Chilton led the charge in seeking limits that reduced how much of the market for crude oil any single trader or company could control. Armed with the 2010 revamp of financial regulation, the commission sought to establish hard limits, but that effort is now bogged down in the courts.

“The more textured view would show you that at certain times it is not a question to whether or not speculators are moving the market. Speculators are the market,” he said.

Other forces are at work as well.

Nearly 1 million barrels a day of capacity has been turned off, with eight refinery closures or announced closures on the U.S. East Coast and the Caribbean over the past year.

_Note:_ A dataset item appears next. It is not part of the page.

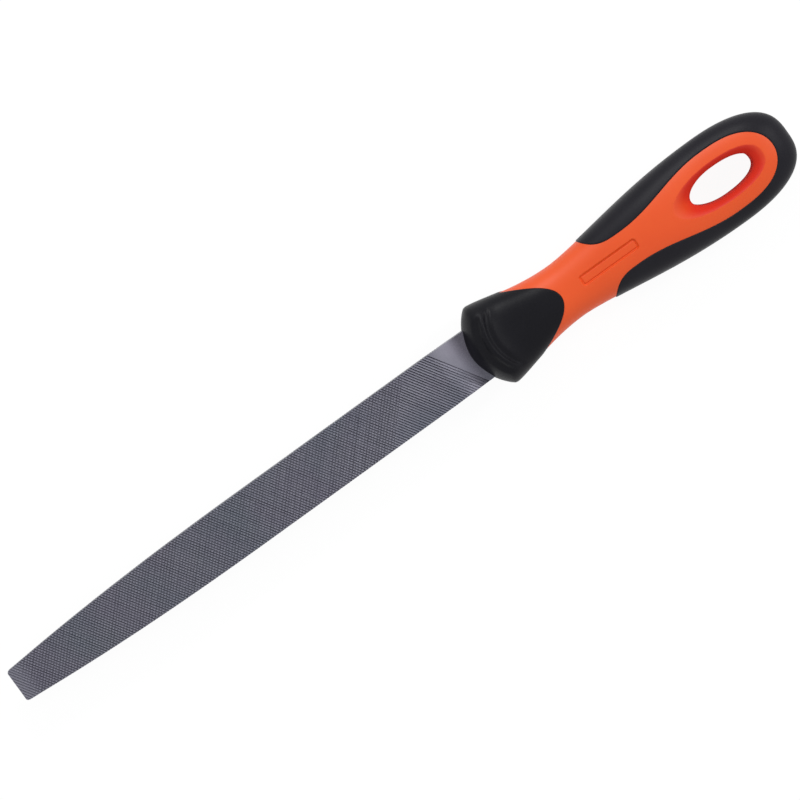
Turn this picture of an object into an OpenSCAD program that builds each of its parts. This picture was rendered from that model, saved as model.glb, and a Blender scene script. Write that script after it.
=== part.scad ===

“What the market is really pricing in is potentially a new era of tighter gasoline supplies that are heavily reliant on imports,” said John Kilduff, a partner in the energy trading firm Again Capital in New York. “We might not ever turn back from these high prices. This isn’t episodic.”

Another factor is that refiners that turn oil into gasoline have chosen to switch to their summer blends much earlier than normal. This switch, which stops or slows production for a period of time, usually happens closer to the spring break driving season in mid- to late March.

Last year, gasoline prices peaked on April 5 and 6, so AAA is hoping that an early switchover may also mean an early peak to gasoline prices and that they may tumble later in the year.

The trade association for refiners, the American Fuel & Petrochemical Manufacturers, is unaware of any large-scale early switch away from winter fuels, said Joanne Shore, the group’s chief industry analyst.

“We don’t have information on that explicitly,” she said, noting that the association doesn’t keep real-time production data. California, Shore said, switches to summer fuels earlier than the rest of the nation, adding that some California refiners are undergoing maintenance and it’s been “one of the factors that has tightened (up) the Southern California market a bit.”